We are better than this.

More kid shootings

kids and starsI have been a writer for the Kid Shootings blog which has now remained silent for a while. Those of us writing could not keep up with all of the shooting incidents along with everything else we were doing. But today I noticed a number of incidents that I wanted to write about.

The first is the shooting of a South Dakota school principal by a student. Luckily for all, the principal only sustained a minor injury. It could have been much worse for all concerned. As more details come out we will learn where the boy got the gun. A good guess is that he got it at home. The Brady Center’s report, The Truth About Kids and Guns found that 2/3 of school shooters get their guns in their own home or the home of a relative. This is not OK. Every gun in the hands of a child must first pass through the hands of an adult. Kids can’t buy or own guns, thank goodness. They are just not responsible enough to handle guns. Too many adults are irresponsible with their guns- why would we believe kids would be any safer?

The parents of this boy should be having a lot of thoughts right around now. Will they change what they think about gun safety reform? Will common sense happen?
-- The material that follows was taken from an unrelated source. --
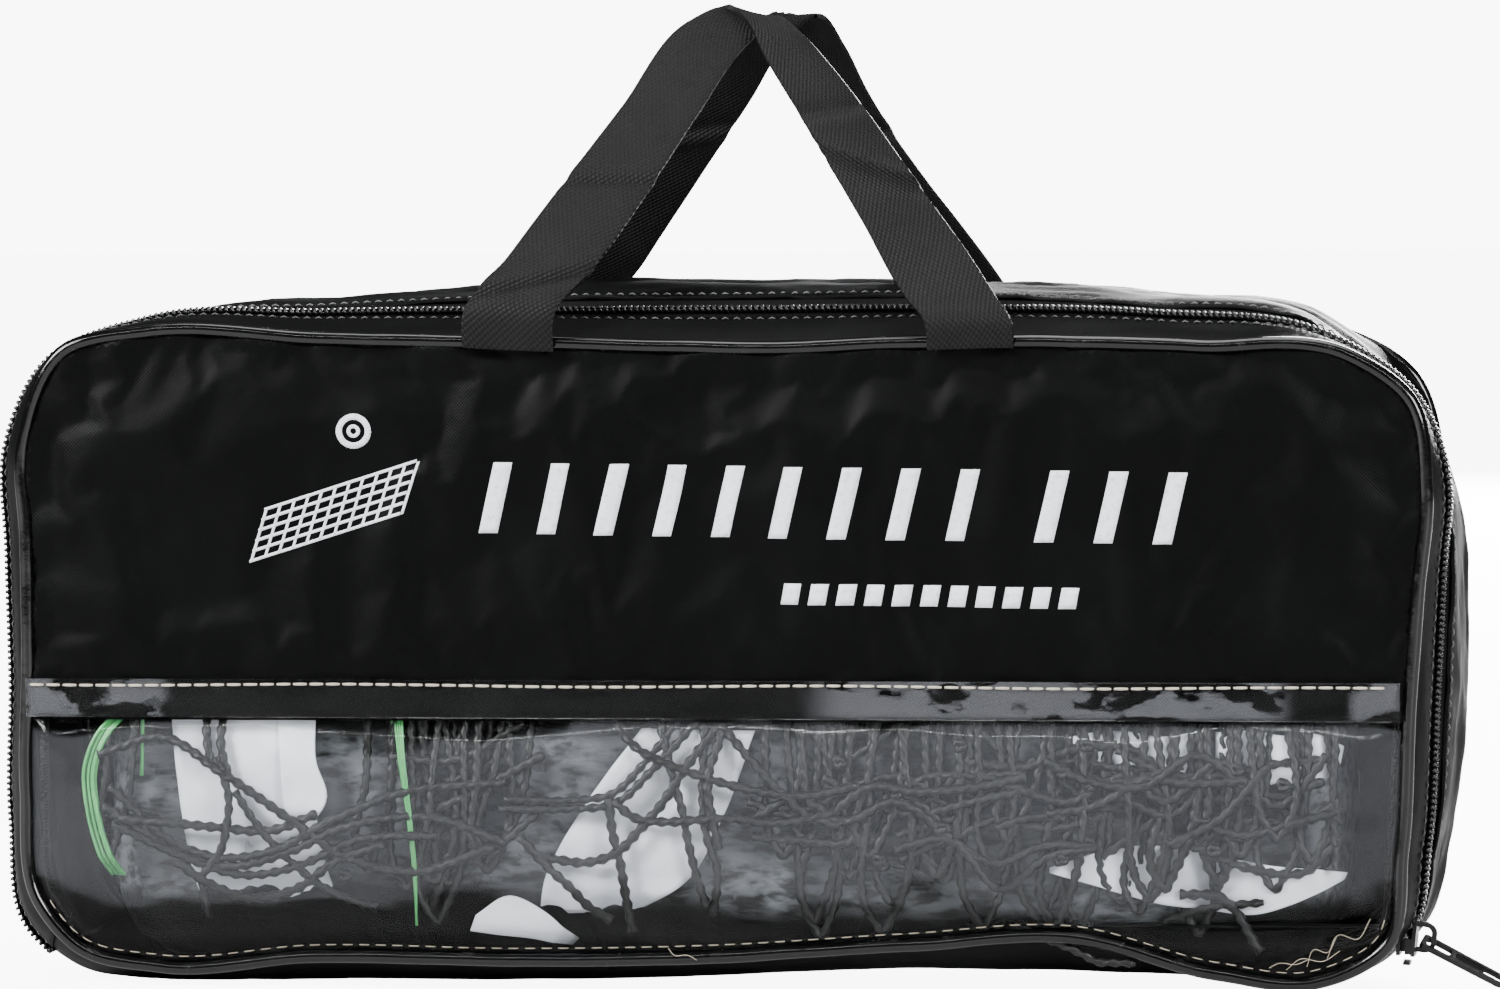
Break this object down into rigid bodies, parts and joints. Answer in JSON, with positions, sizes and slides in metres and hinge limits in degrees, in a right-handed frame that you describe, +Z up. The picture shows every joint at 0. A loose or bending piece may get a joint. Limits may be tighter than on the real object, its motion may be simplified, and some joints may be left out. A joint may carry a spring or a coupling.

Time will tell.

Meanwhile back in Washington state, the father of a 15 year old teen who shot and killed 4 classmates last fall was convicted on gun charges because it was his gun that was used by his son to murder classmates and shoot himself. Why should anyone have been shocked by this verdict? If adults can’t be responsible with deadly weapons, they should be held accountable. Maybe then we will find that parents will either not have guns around when they have young kids and teens or they will make darned sure those guns are completely inaccessible to their kids.

In the Portland, Oregon area a mother shot her own son to death. What is going on? This is beyond tragic. From the article with a quote from the boy’s father:

Jake, he said, was special to his mother. “She loved him more than anything in the world,” Ryan told KOIN 6 News.

The night of the shooting, Ryan said he got some strange texts from Dianne. So he called Jake.

His last words, Ryan said, were, “Dad. Come.”

There was screaming in the background, he said, and he tried to get there – but it was too late.

Too late indeed. It is always too late. The mother was unstable and “broken” according to the father ( they were divorced). This is a case for the passage of a gun violence restraining order law so that family members can make sure people like this mother can’t access guns or can have them taken from her.

We can’t get these lives back. It’s too late. It’s past time to be talking about solutions to our epidemic of gun violence in America. At the least we can make attempts to keep guns away from people who can be dangerous with them and who we know should not have them. There are just some people who should not have guns- period. Until our elected leaders do what they know is right, kids will shoot other kids or teachers or their parents or themselves and parents may even shoot their own kids.

The corporate gun lobby is lying to people when they make claims that guns make them safer. It is simply not true. It’s time to challenge this faulty assertion and call them out for their deceptions in the name of profits for the gun industry. Saving lives comes before making profits.

Our kids are our future. They are future stars- future leaders- future teachers, doctors, lawyers, accountants, Presidents, elected officials, law enforcement officers- and professions we have not even thought about. We will be gone from this world by the time some of these kids are responsible adults. What kind of world do we want for them? What will be our legacy? Will we leave them with safer communities or with the violence that is far too common today? I know what my answer is.

UPDATE:

A 15 year old Indiana high school student was found with a gun in school. Where do we think this gun came from? I think we know.

As I am writing I am hearing about at least 10 dead in a campus shooting in Oregon. I will write more about this next but can hardly think.